NPR's Mara Liasson reports that, as president, Trump could release any court order allowing surveillance of Trump Tower, if such an order exists. "He's the only one in the United States with that power," she explained. "He could also easily ask the appropriate agencies whether there was a wiretap."

White House press secretary Sean Spicer said such action would be interfering in an investigation, and that Congress should look into it, Mara reported.

What about the intercepted calls between Michael Flynn and Russian officials?

U.S. intelligence agents intercepted communications between Russian officials and members of Trump's campaign, including Michael Flynn, who resigned from his post as national security adviser after he lied about the substance of a conversation he had with Russia's ambassador.

As we reported in February:

"Russian intelligence officials made repeated contact with members of President Trump's campaign staff, according to new reports that cite anonymous U.S. officials. American agencies were concerned about the contacts but haven't seen proof of collusion between the campaign and the Russian security apparatus, the reports say.

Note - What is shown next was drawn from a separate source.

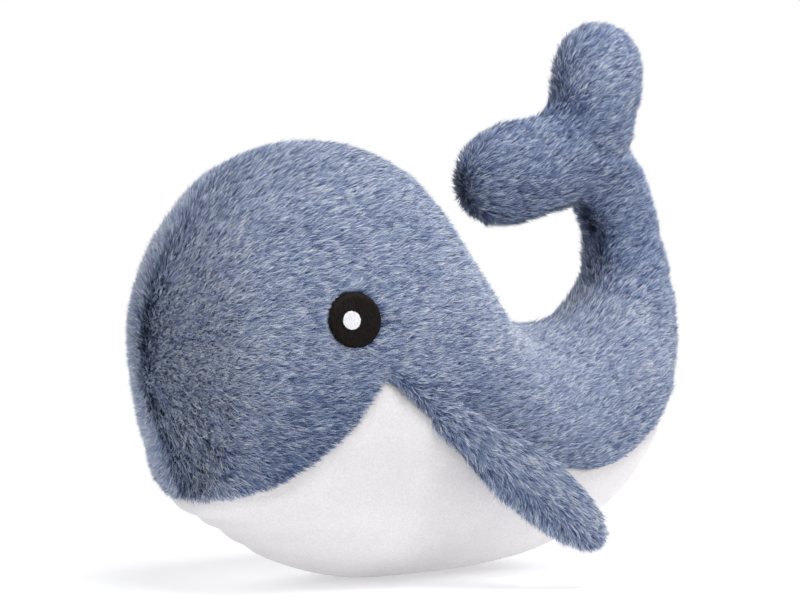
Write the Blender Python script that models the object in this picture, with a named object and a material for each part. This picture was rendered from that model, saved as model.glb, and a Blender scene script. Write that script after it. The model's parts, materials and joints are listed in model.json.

"Law enforcement and intelligence agencies intercepted the calls at the same time as they investigated Russia's attempts to tamper with the presidential election, according to The New York Times, which first reported the contacts."

So, what now?

Trump's tweets have set off a public argument among the FBI, the White House, and the Department of Justice. On Monday, Spicer tweeted that the president wanted Congress to "determine whether executive branch investigative powers were abused in 2016."

Meanwhile, the FBI is investigating Russia's attempts to influence the 2016 presidential election, and last week Attorney General Jeff Sessions announced he would recuse himself from any DOJ investigations or prosecution decisions involving the campaign.

And the House Intelligence Committee is doing its own investigation into Trump's possible ties to Russia, as is the Senate Select Committee on Intelligence.

And, to muddy the waters even further, the Justice Department is investigating the FBI director's actions leading up to the election.